Task description:
Your task is to print the material below exactly as presented.

Given data:
※

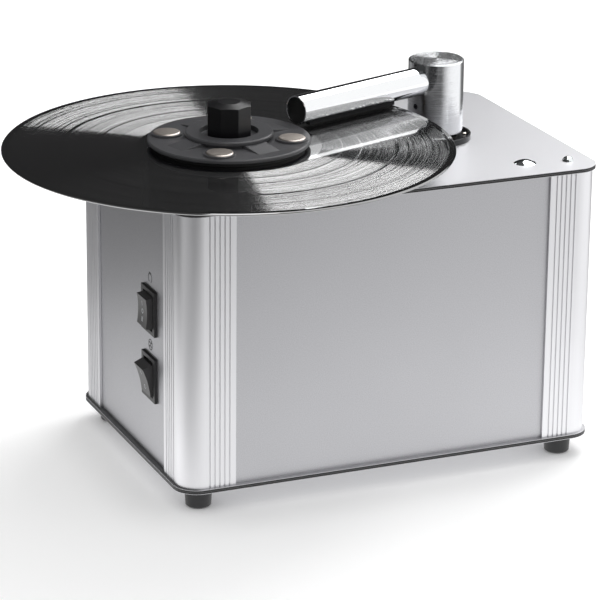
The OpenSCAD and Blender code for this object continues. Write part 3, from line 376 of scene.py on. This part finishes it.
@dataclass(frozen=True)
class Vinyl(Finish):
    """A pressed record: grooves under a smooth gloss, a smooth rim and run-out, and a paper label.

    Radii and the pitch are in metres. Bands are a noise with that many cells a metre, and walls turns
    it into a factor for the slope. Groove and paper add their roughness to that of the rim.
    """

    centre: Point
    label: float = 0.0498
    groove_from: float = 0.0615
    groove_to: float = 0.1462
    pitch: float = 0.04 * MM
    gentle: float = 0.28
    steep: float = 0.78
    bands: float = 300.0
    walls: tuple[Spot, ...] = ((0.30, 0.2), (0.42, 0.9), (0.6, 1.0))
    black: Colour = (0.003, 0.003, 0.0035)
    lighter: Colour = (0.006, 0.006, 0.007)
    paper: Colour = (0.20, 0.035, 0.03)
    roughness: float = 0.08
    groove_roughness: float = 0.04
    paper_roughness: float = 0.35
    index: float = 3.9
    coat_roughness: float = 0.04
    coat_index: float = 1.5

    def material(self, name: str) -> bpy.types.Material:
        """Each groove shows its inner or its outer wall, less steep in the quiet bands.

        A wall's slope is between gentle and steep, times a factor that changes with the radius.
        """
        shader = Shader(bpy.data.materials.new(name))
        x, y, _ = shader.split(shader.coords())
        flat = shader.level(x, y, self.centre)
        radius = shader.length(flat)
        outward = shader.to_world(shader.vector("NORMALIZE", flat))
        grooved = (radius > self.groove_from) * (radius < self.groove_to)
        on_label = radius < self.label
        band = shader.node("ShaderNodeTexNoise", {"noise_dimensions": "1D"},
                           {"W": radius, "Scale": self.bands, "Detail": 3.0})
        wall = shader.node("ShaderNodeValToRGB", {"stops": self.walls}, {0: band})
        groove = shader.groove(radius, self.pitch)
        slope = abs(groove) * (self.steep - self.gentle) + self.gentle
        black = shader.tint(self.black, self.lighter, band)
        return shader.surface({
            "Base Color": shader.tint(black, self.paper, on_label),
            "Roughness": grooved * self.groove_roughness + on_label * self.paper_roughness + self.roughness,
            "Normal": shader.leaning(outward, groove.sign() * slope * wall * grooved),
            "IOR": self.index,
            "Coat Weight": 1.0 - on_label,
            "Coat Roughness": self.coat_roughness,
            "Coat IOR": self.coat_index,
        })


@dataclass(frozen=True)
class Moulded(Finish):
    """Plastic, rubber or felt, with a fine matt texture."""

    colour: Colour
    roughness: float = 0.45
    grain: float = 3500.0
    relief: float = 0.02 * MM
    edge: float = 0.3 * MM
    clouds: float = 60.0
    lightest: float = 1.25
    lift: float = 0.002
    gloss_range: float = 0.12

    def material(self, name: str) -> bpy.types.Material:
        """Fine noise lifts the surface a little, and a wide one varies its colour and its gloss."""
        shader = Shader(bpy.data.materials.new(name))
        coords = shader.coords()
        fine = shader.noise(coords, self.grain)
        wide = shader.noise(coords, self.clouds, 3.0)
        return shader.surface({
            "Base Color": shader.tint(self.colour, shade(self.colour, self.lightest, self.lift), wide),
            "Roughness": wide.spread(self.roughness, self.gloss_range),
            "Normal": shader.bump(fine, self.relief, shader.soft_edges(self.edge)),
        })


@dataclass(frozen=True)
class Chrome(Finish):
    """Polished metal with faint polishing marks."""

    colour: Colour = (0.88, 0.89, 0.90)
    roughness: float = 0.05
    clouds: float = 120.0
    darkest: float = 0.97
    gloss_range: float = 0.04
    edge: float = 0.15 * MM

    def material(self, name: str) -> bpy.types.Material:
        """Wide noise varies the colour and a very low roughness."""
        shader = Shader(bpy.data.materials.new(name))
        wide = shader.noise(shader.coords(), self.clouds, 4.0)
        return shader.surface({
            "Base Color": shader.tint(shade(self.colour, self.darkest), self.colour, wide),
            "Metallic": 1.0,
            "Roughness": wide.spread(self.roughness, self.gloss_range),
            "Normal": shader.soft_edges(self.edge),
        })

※

Full response:
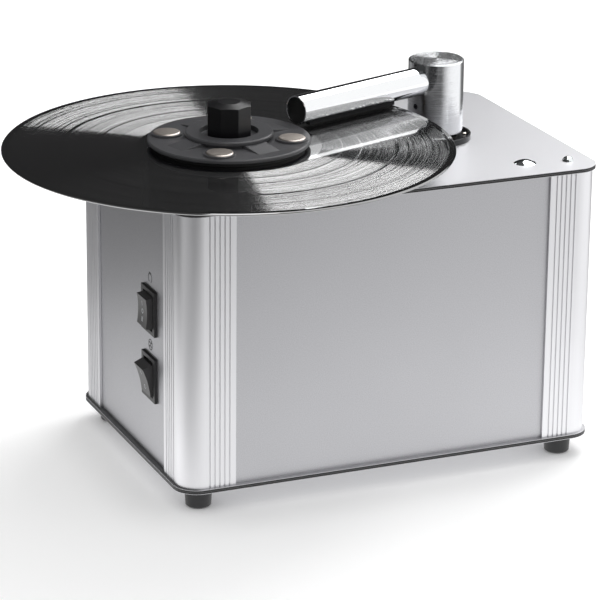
The OpenSCAD and Blender code for this object continues. Write part 3, from line 376 of scene.py on. This part finishes it.
@dataclass(frozen=True)
class Vinyl(Finish):
    """A pressed record: grooves under a smooth gloss, a smooth rim and run-out, and a paper label.

    Radii and the pitch are in metres. Bands are a noise with that many cells a metre, and walls turns
    it into a factor for the slope. Groove and paper add their roughness to that of the rim.
    """

    centre: Point
    label: float = 0.0498
    groove_from: float = 0.0615
    groove_to: float = 0.1462
    pitch: float = 0.04 * MM
    gentle: float = 0.28
    steep: float = 0.78
    bands: float = 300.0
    walls: tuple[Spot, ...] = ((0.30, 0.2), (0.42, 0.9), (0.6, 1.0))
    black: Colour = (0.003, 0.003, 0.0035)
    lighter: Colour = (0.006, 0.006, 0.007)
    paper: Colour = (0.20, 0.035, 0.03)
    roughness: float = 0.08
    groove_roughness: float = 0.04
    paper_roughness: float = 0.35
    index: float = 3.9
    coat_roughness: float = 0.04
    coat_index: float = 1.5

    def material(self, name: str) -> bpy.types.Material:
        """Each groove shows its inner or its outer wall, less steep in the quiet bands.

        A wall's slope is between gentle and steep, times a factor that changes with the radius.
        """
        shader = Shader(bpy.data.materials.new(name))
        x, y, _ = shader.split(shader.coords())
        flat = shader.level(x, y, self.centre)
        radius = shader.length(flat)
        outward = shader.to_world(shader.vector("NORMALIZE", flat))
        grooved = (radius > self.groove_from) * (radius < self.groove_to)
        on_label = radius < self.label
        band = shader.node("ShaderNodeTexNoise", {"noise_dimensions": "1D"},
                           {"W": radius, "Scale": self.bands, "Detail": 3.0})
        wall = shader.node("ShaderNodeValToRGB", {"stops": self.walls}, {0: band})
        groove = shader.groove(radius, self.pitch)
        slope = abs(groove) * (self.steep - self.gentle) + self.gentle
        black = shader.tint(self.black, self.lighter, band)
        return shader.surface({
            "Base Color": shader.tint(black, self.paper, on_label),
            "Roughness": grooved * self.groove_roughness + on_label * self.paper_roughness + self.roughness,
            "Normal": shader.leaning(outward, groove.sign() * slope * wall * grooved),
            "IOR": self.index,
            "Coat Weight": 1.0 - on_label,
            "Coat Roughness": self.coat_roughness,
            "Coat IOR": self.coat_index,
        })


@dataclass(frozen=True)
class Moulded(Finish):
    """Plastic, rubber or felt, with a fine matt texture."""

    colour: Colour
    roughness: float = 0.45
    grain: float = 3500.0
    relief: float = 0.02 * MM
    edge: float = 0.3 * MM
    clouds: float = 60.0
    lightest: float = 1.25
    lift: float = 0.002
    gloss_range: float = 0.12

    def material(self, name: str) -> bpy.types.Material:
        """Fine noise lifts the surface a little, and a wide one varies its colour and its gloss."""
        shader = Shader(bpy.data.materials.new(name))
        coords = shader.coords()
        fine = shader.noise(coords, self.grain)
        wide = shader.noise(coords, self.clouds, 3.0)
        return shader.surface({
            "Base Color": shader.tint(self.colour, shade(self.colour, self.lightest, self.lift), wide),
            "Roughness": wide.spread(self.roughness, self.gloss_range),
            "Normal": shader.bump(fine, self.relief, shader.soft_edges(self.edge)),
        })


@dataclass(frozen=True)
class Chrome(Finish):
    """Polished metal with faint polishing marks."""

    colour: Colour = (0.88, 0.89, 0.90)
    roughness: float = 0.05
    clouds: float = 120.0
    darkest: float = 0.97
    gloss_range: float = 0.04
    edge: float = 0.15 * MM

    def material(self, name: str) -> bpy.types.Material:
        """Wide noise varies the colour and a very low roughness."""
        shader = Shader(bpy.data.materials.new(name))
        wide = shader.noise(shader.coords(), self.clouds, 4.0)
        return shader.surface({
            "Base Color": shader.tint(shade(self.colour, self.darkest), self.colour, wide),
            "Metallic": 1.0,
            "Roughness": wide.spread(self.roughness, self.gloss_range),
            "Normal": shader.soft_edges(self.edge),
        })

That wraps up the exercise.